• CAD and scene scripts:
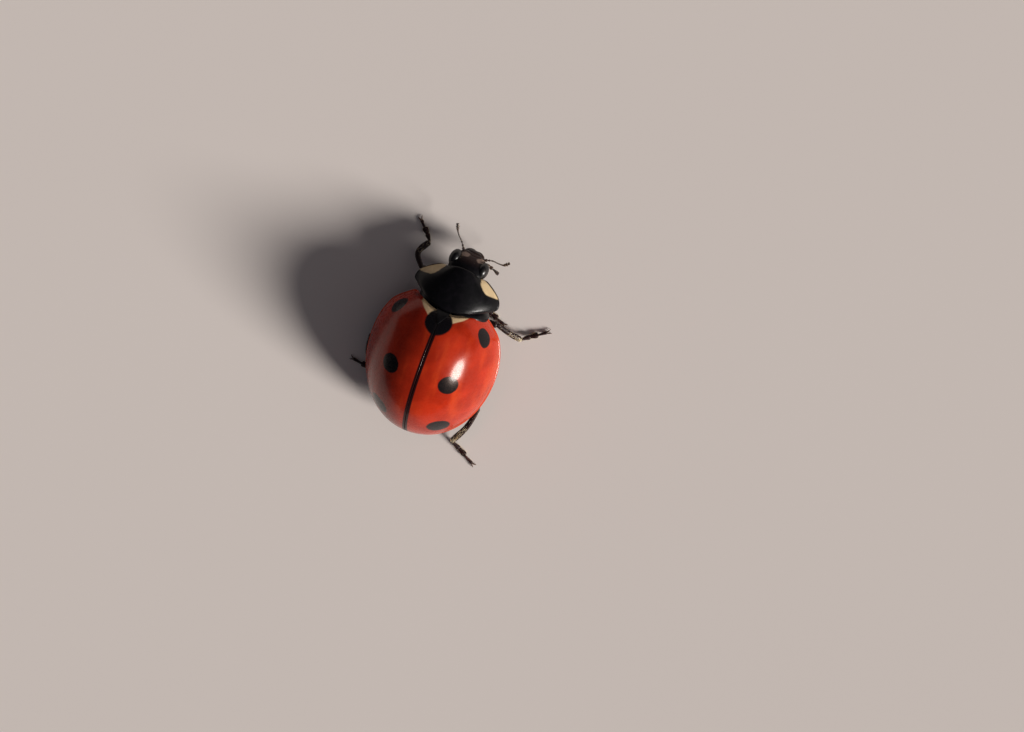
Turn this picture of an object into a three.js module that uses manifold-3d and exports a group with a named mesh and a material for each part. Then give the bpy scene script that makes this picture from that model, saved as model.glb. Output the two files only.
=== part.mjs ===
// A seven-spot ladybird beetle at life size, standing in mid stride. Millimetres.
// The head points to -Y, +Z is up and the animal's own left side is +X. The body is drawn about
// its own middle plane, x = 0, and the whole group is moved at the end so that the origin lies at
// the middle of its footprint, on the floor.
import * as THREE from "three";
import { mergeVertices } from "three/addons/utils/BufferGeometryUtils.js";
import Module from "manifold-3d";

const wasm = await Module();
wasm.setup();

// ---------------------------------------------------------------- driving dimensions

const GAP = 0.03; // clear space left between neighbouring plates

// Domed wing cases: their shared outline is an ellipse-like curve about (0, WIDEST_Y).
const CASE_HALF_WIDTH = 2.5;
const CASE_WIDEST_Y = -0.17;
const CASE_FRONT_REACH = 2.65; // from the widest line to the pole of the front curve
const CASE_REAR_REACH = 3.15; // from the widest line to the rear tip
const CASE_FRONT_POWER = 2.25; // over 2 makes the shoulders squarer
const CASE_REAR_POWER = 2.05;
const CASE_BASE_Y = -2.3; // the front edge beside the small shield
const CASE_BASE_BULGE = 0.14; // how far the front edge swells forward halfway to the shoulder
const CASE_BULGE_X = 1.05;
const CASE_BULGE_WIDTH = 0.55;
const CASE_BULGE_LENGTH = 0.9; // the swelling fades out over this length
const CASE_RISE = 2.52; // height of the dome over its rim
const CASE_FULLNESS = 0.68; // below 1 makes the sides stand up steeply
const CASE_WALL = 0.52;
const CASE_SHOULDER_ROUND = 0.36; // the sides draw in by this much at the front corners
const CASE_SHOULDER_FROM = 0.56; // from this share of the front reach
const CASE_SHOULDER_TO = 1.0;
const CASE_TIP_SHARE = 0.9995; // the last section, a hair before the rear tip
const RIM_Z = 0.96; // height of the rim over the floor
const SHOULDER_LIFT = 0.26; // the rim climbs by this much towards the shoulders

// Triangular small shield between the front ends of the wing cases.
const SMALL_SHIELD_HALF_WIDTH = 0.27;
const SMALL_SHIELD_FRONT_Y = -2.37;
const SMALL_SHIELD_SHOULDER_Y = -2.15;
const SMALL_SHIELD_TIP_Y = -1.98;
const SMALL_SHIELD_THICKNESS = 0.34;
const SMALL_SHIELD_PROUD = 0.01;

// Underside of the trunk.
const BELLY_DROP = 0.42; // the belly hangs this far below the rim
const TRUNK_FRONT_Y = -2.38;
const TRUNK_SPLIT_Y = 0.28; // hind edge of the breastplate
const ABDOMEN_END = 0.965; // part of the rear reach that the abdomen fills
const ABDOMEN_TAPER = 0.55; // part of the belly's drop that is lost towards the tail

// Neck shield.
const SHIELD_HALF_WIDTH = 1.62;
const SHIELD_CORNER_HALF_WIDTH = 0.86; // at the front corners
const SHIELD_WIDENING = 0.82; // power of the widening from the front corners to the sides
const SHIELD_SHIFT_X = -0.1; // the fore body is bent a little to the animal's right
const SHIELD_FRONT_Y = -3.98; // front edge on the middle line, over the head
const SHIELD_CORNER_Y = -3.76;
const SHIELD_EYE_NOTCH = 0.1; // how far the front edge draws back above each eye
const SHIELD_EYE_REACH = 0.72; // where it does, as a share of the half width
const SHIELD_EYE_SPREAD = 0.2;
const SHIELD_BASE_Y = -2.42; // rear edge on the middle line
const SHIELD_BASE_CORNER_Y = -2.76;
const SHIELD_BASE_BOW = 1.3; // power of the rear edge's curve
const SHIELD_FRONT_Z = 1.83;
const SHIELD_BASE_Z = 2.42;
const SHIELD_EDGE_FRONT_Z = 1.28;
const SHIELD_EDGE_BASE_Z = 1.39;
const SHIELD_EDGE_THICKNESS = 0.14;

// The part of the trunk under the neck shield.
const NECK_FRONT_Y = -3.5;
const NECK_FRONT_HALF_WIDTH = 0.95;
const NECK_WIDENING = 0.3; // from the front to the rear
const NECK_DEPTH = 0.56;

// Head and its parts. The head is turned a little to the animal's right and tipped down.
const HEAD_CENTRE = new THREE.Vector3(-0.15, -3.97, 1.18);
const HEAD_HALF = new THREE.Vector3(0.66, 0.54, 0.45); // across, along, up
const HEAD_TURN = THREE.MathUtils.degToRad(-7);
const HEAD_TIP = THREE.MathUtils.degToRad(24);
const EYE_HALF = new THREE.Vector3(0.26, 0.34, 0.34);
const EYE_OFFSET = new THREE.Vector3(0.52, -0.05, 0.05);
const LIP_HALF = new THREE.Vector3(0.33, 0.18, 0.25);
const LIP_OFFSET = new THREE.Vector3(0, -0.46, -0.2);
const FEELER_HALF = 0.25;
const PALP_HALF = 0.2;

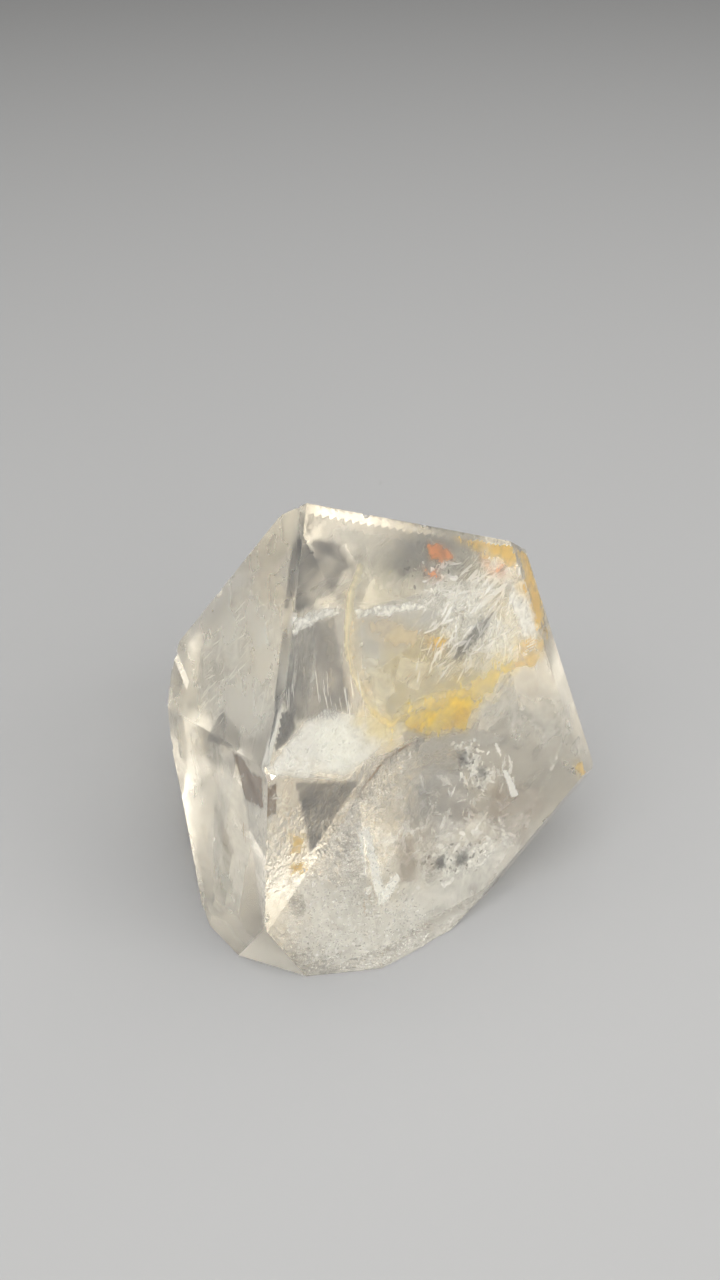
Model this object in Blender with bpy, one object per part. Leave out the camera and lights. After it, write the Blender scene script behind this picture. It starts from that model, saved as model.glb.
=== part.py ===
"""A stubby clear quartz crystal, of the kind called a herkimer diamond, lying on one of its own faces.

The sizes below are in millimetres, and the finished crystal is in metres, +Z up. The origin is under the middle of the crystal's box, on the surface that it rests on.
The crystal is one piece. It is cut from a block by its flat faces, then by the valleys where two
growth layers meet, by the large frosted break low on its front right, and by the chips along its edges.
"""

import math
import random

import bmesh
import bpy
from mathutils import Euler, Vector, noise

MM = 0.001

# The point inside the crystal that every face is measured from.
HEART = Vector((-0.3, -3.2, 26.0))

# Each flat face: (azimuth, elevation, distance from HEART). Azimuth 0 looks out of the front, -Y, and
# turns towards +X. Elevation is the tilt of the face's outward direction above the horizon, in degrees.
FACES = {
    "front_roof": (38.0, 14.8, 13.2),
    "left_roof": (-68.4, 15.8, 21.5),
    "ridge_foot": (-76.2, 19.7, 20.4),
    "right_strip": (73.3, 19.0, 22.3),
    "right_side": (96.0, 18.2, 25.9),
    "left_wall": (-62.8, 2.8, 21.7),
    "belt_band": (-66.9, 1.8, 21.45),
    "left_apron": (-70.7, 9.3, 21.3),
    "left_toe": (-52.0, 8.0, 22.4),
    "front_toe": (-22.0, -10.0, 28.9),
    "front_wall": (27.0, -3.5, 14.8),
    "break_left": (8.0, 9.0, 17.2),
    "break_middle": (34.0, 10.4, 13.4),
    "break_right": (52.7, -20.5, 25.2),
    "left_corner_roof": (-112.0, 14.0, 29.3),
    "left_corner_wall": (-78.6, -6.0, 28.0),
    "back_left_wall": (-127.0, -8.0, 29.0),
    "back_left_roof": (-125.0, 36.8, 25.2),
    "back_roof": (179.0, 47.4, 21.0),
    "back_roof_step": (-168.0, 56.5, 18.9),
    "back_right_roof": (128.0, 27.0, 27.7),
    "back_wall": (176.0, -9.0, 28.6),
    "back_ledge": (-171.0, 11.0, 28.0),
    "back_right_wall": (138.0, -7.0, 27.6),
    "back_right_ledge": (131.0, 10.0, 26.9),
    "under_right": (113.0, -54.5, 29.0),
    "base": (0.0, -90.0, 26.0),
}

# Faces that meet in a valley: the crystal reaches out to whichever face of the group is furthest.
VALLEYS = (
    ("left_roof", "ridge_foot"),
    ("left_wall", "belt_band", "left_apron"),
    ("left_wall", "belt_band", "left_toe"),
    ("front_wall", "break_left"),
    ("front_wall", "break_middle"),
    ("back_wall", "back_ledge"),
    ("back_right_wall", "back_right_ledge"),
    ("back_roof", "back_roof_step"),
)

# The block that the faces are cut from, and how close to a plane a point counts as on it.
BLOCK = 200.0
ON_PLANE = 1e-5

# The break: a very shallow dish that meets the front roof in an arch.
BREAK_ARCH_CENTRE = HEART + Vector((6.5, -22.4, -30.5))
BREAK_ARCH_RADIUS = 36.7
BREAK_DISH_RADIUS = 260.0
BREAK_CELL = 1.3
BREAK_HALF_SIZE = 44.0
BREAK_RIPPLE_STEP = 3.4
BREAK_RIPPLE = 0.03
BREAK_LUMP = 0.13
BREAK_LUMP_SIZE = 3.6

# The notch in the left corner, and the bruise where the belt meets the front ridge.
NOTCH_AT = HEART + Vector((-27.4, 8.6, 1.3))
NOTCH_SIZE = (3.2, 9.0, 0.9)
NOTCH_TURN = (8.0, -38.0, 14.0)
BRUISE_AT = HEART + Vector((-13.1, -24.2, 9.4))
BRUISE_RADIUS = 1.5

# Chips along the sharp edges.
CHIP_SEED = 41
CHIP_COUNT = 46
CHIP_RADII = (0.45, 1.35)
CHIP_BITE = 0.42
CHIP_SPACING = 3.2
CHIP_TRIES = 1800
CHIP_SMALLNESS = 2.5
CHIP_LUMPS = 0.35
CHIP_FLOOR = 1.6
CHIP_EDGE_LENGTH = 2.0
SHARP_EDGE = math.radians(24.0)
SAME_FACE = math.radians(2.0)

# Points closer together than this are merged at the end.
MERGE = 2e-3


def direction(azimuth, elevation):
    a, e = math.radians(azimuth), math.radians(elevation)
    return Vector((math.sin(a) * math.cos(e), -math.cos(a) * math.cos(e), math.sin(e)))


def face_plane(name):
    azimuth, elevation, distance = FACES[name]
    normal = direction(azimuth, elevation)
    return HEART + normal * distance, normal


def new_object(name, bm):
    mesh = bpy.data.meshes.new(name)
    bm.to_mesh(mesh)
    bm.free()
    obj = bpy.data.objects.new(name, mesh)
    bpy.context.scene.collection.objects.link(obj)
    return obj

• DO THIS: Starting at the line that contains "Model this object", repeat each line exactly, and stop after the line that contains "its own faces.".

• PROBLEM SOLUTION:
Model this object in Blender with bpy, one object per part. Leave out the camera and lights. After it, write the Blender scene script behind this picture. It starts from that model, saved as model.glb.
=== part.py ===
"""A stubby clear quartz crystal, of the kind called a herkimer diamond, lying on one of its own faces.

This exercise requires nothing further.